Structured object records:
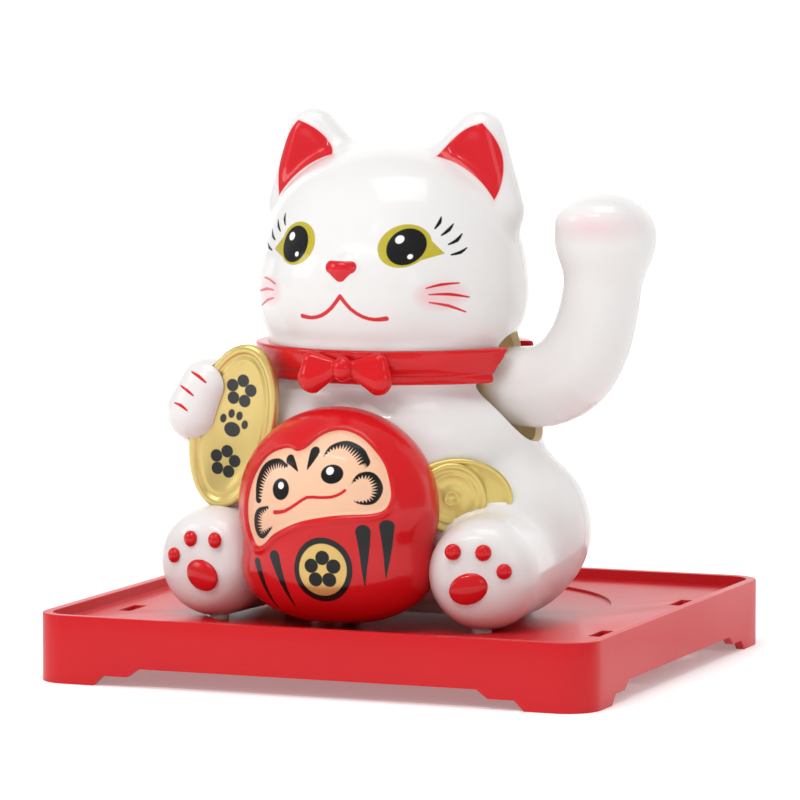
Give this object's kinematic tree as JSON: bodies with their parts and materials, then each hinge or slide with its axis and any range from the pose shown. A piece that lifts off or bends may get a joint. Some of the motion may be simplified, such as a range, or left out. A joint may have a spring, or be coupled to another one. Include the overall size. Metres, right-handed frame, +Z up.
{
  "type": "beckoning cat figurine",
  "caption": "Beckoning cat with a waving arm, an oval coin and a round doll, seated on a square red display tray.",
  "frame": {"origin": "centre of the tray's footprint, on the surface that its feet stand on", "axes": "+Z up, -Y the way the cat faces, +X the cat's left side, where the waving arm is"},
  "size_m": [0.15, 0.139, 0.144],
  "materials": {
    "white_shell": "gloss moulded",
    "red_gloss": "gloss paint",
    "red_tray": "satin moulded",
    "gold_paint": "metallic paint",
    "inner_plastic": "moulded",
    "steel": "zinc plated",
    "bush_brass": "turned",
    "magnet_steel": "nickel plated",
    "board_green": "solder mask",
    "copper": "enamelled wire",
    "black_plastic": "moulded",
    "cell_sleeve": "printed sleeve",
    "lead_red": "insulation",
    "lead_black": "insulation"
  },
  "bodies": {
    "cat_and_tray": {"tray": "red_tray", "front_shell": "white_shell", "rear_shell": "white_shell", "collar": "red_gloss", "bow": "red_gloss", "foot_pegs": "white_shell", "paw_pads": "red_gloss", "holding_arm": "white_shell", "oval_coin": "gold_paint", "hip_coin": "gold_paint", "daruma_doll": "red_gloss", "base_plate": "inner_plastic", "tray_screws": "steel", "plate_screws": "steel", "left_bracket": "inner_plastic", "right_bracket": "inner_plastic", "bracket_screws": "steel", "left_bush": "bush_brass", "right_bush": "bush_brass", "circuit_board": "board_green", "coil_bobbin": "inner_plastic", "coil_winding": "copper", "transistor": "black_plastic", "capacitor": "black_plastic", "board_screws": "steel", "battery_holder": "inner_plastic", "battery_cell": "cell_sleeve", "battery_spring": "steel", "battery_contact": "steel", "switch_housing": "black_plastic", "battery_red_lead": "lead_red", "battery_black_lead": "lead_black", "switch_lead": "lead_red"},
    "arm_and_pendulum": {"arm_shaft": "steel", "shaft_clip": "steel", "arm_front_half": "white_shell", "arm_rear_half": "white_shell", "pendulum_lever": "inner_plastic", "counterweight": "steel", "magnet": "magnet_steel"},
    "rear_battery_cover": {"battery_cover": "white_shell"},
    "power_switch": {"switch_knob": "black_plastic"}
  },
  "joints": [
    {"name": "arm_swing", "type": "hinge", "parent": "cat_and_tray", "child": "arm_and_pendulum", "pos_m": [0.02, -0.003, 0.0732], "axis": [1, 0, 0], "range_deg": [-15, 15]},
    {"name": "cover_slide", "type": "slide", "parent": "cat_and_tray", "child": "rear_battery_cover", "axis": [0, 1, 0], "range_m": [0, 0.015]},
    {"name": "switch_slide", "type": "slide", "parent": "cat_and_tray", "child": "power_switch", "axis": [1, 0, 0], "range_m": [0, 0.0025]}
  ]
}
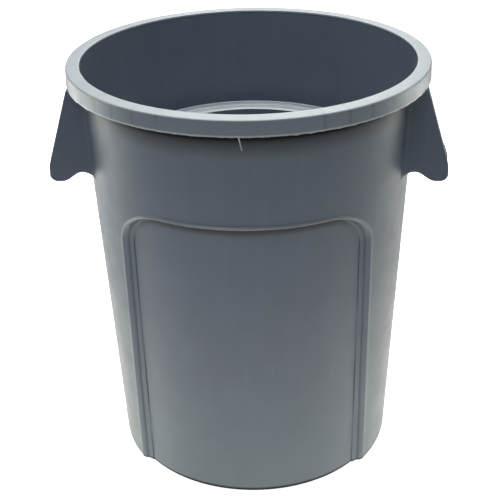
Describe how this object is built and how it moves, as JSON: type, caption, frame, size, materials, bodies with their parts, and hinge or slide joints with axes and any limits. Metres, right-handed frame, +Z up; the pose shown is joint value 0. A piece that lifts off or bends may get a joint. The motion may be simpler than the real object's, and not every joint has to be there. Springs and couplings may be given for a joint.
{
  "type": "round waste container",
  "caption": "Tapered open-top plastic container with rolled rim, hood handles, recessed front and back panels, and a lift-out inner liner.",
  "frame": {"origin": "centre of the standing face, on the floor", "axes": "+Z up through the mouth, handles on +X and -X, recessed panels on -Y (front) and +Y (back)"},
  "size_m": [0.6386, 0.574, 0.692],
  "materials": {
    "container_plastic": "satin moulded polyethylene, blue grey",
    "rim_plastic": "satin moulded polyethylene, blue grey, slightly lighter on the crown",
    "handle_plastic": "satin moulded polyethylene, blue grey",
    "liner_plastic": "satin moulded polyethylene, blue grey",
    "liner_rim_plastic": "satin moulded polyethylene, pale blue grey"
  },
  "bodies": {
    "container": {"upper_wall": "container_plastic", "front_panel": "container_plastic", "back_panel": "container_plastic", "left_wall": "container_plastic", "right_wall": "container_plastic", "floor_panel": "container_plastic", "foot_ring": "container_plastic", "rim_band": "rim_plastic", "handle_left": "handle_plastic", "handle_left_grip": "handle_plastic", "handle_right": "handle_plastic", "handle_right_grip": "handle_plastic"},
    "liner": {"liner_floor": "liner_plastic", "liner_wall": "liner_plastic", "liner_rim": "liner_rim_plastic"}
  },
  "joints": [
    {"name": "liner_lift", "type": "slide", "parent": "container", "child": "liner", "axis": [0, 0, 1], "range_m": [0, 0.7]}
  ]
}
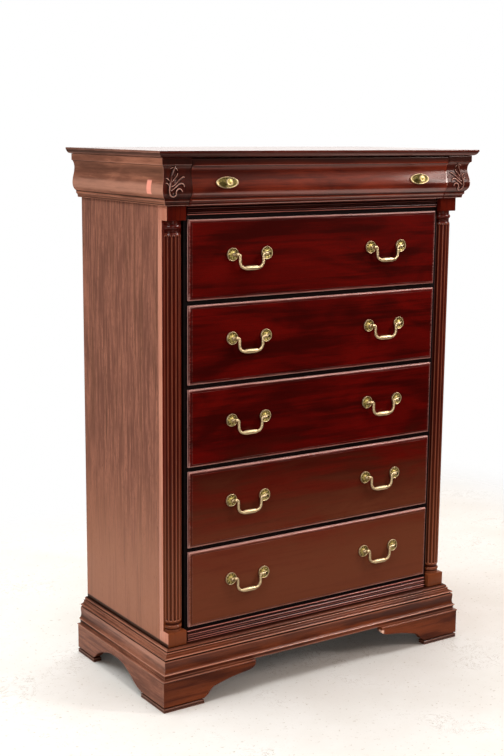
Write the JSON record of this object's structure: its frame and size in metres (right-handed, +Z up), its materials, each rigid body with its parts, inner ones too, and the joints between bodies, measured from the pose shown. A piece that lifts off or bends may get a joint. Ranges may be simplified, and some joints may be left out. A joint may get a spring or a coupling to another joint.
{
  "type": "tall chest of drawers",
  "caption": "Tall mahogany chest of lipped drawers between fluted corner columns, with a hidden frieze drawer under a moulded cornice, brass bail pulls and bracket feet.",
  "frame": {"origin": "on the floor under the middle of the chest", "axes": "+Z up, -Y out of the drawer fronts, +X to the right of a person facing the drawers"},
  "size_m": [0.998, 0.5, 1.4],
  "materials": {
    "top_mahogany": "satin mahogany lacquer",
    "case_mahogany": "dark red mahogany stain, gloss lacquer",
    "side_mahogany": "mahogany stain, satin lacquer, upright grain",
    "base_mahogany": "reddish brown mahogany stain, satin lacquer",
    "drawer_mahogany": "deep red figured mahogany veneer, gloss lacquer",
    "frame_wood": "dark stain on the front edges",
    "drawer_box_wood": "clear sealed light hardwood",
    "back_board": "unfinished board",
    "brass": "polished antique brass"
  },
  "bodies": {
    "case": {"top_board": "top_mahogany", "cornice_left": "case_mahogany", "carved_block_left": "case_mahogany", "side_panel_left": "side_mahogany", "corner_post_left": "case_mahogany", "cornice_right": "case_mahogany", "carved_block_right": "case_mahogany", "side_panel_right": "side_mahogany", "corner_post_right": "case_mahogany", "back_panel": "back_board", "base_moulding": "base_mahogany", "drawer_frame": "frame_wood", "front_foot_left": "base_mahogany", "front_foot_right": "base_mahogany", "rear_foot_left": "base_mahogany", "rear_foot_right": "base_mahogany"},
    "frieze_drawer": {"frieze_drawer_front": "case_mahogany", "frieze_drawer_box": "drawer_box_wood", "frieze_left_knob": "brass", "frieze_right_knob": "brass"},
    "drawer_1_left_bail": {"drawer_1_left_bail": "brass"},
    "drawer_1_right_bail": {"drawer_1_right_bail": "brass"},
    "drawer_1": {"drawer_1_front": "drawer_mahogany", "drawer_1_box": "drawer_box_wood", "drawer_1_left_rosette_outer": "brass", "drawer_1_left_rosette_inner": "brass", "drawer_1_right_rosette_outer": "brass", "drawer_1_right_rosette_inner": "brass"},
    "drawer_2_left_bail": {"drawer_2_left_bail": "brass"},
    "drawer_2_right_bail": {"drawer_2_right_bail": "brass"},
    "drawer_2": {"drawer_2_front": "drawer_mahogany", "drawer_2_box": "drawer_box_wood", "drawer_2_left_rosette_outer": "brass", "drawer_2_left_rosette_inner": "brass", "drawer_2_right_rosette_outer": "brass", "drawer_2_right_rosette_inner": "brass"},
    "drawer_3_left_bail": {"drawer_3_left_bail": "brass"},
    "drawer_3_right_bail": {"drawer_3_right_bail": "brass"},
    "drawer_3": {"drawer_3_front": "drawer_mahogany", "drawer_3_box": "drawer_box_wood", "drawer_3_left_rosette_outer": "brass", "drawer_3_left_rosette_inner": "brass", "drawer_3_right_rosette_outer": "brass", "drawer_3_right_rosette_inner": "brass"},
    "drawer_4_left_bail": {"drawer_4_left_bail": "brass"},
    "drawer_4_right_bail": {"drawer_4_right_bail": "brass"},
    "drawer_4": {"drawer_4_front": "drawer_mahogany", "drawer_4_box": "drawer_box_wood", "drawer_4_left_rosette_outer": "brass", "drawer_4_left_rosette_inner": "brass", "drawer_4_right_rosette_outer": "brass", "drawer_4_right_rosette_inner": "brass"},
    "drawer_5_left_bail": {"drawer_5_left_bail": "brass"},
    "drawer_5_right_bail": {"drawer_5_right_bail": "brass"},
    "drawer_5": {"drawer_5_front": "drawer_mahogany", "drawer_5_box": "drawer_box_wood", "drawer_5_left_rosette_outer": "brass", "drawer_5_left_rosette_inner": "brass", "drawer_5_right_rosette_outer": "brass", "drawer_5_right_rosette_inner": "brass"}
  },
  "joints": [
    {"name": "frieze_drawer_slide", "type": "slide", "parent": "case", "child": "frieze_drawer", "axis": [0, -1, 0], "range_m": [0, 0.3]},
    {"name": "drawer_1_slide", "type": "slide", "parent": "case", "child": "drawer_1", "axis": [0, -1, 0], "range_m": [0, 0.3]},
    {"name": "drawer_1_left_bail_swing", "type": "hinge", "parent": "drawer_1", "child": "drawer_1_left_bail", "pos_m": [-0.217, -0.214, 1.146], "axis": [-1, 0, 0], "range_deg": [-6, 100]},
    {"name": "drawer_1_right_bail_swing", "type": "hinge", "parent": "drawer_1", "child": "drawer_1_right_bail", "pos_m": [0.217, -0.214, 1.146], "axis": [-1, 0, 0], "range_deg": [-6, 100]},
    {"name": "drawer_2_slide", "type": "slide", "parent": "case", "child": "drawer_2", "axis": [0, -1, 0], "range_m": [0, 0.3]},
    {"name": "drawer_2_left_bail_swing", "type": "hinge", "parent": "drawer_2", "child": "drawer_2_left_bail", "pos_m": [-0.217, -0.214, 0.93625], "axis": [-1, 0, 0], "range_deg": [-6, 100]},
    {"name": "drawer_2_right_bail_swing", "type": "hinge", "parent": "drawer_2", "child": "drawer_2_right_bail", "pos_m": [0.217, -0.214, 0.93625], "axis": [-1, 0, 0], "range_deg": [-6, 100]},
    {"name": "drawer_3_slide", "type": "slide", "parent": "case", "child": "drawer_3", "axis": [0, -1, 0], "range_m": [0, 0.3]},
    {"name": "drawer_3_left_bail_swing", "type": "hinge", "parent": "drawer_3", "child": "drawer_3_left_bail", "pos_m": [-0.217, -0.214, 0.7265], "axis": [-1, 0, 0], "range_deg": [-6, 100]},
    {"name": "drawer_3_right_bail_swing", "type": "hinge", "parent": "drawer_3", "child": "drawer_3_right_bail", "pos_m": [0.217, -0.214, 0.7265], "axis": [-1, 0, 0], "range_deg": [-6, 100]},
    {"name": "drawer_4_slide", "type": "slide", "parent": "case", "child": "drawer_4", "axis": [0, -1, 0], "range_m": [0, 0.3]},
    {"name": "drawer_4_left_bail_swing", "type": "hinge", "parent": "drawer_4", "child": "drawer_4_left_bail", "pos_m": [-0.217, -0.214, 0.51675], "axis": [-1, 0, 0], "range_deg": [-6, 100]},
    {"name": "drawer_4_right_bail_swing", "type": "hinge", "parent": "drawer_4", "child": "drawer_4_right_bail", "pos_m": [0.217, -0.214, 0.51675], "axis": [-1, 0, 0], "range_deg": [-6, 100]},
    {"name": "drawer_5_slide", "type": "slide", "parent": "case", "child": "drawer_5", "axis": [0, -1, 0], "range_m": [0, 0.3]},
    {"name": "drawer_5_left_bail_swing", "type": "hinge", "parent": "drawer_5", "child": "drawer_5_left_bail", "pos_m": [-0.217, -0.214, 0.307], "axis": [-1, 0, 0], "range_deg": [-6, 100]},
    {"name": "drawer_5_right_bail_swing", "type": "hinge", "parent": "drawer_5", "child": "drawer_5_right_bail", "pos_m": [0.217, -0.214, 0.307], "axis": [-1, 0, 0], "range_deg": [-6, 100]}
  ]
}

◆ **WHAT IS BEING ASKED**: Go through the preceding material and copy each line that has the word "parts".

◆ **RESPONSE**:
Give this object's kinematic tree as JSON: bodies with their parts and materials, then each hinge or slide with its axis and any range from the pose shown. A piece that lifts off or bends may get a joint. Some of the motion may be simplified, such as a range, or left out. A joint may have a spring, or be coupled to another one. Include the overall size. Metres, right-handed frame, +Z up.
Describe how this object is built and how it moves, as JSON: type, caption, frame, size, materials, bodies with their parts, and hinge or slide joints with axes and any limits. Metres, right-handed frame, +Z up; the pose shown is joint value 0. A piece that lifts off or bends may get a joint. The motion may be simpler than the real object's, and not every joint has to be there. Springs and couplings may be given for a joint.
Write the JSON record of this object's structure: its frame and size in metres (right-handed, +Z up), its materials, each rigid body with its parts, inner ones too, and the joints between bodies, measured from the pose shown. A piece that lifts off or bends may get a joint. Ranges may be simplified, and some joints may be left out. A joint may get a spring or a coupling to another joint.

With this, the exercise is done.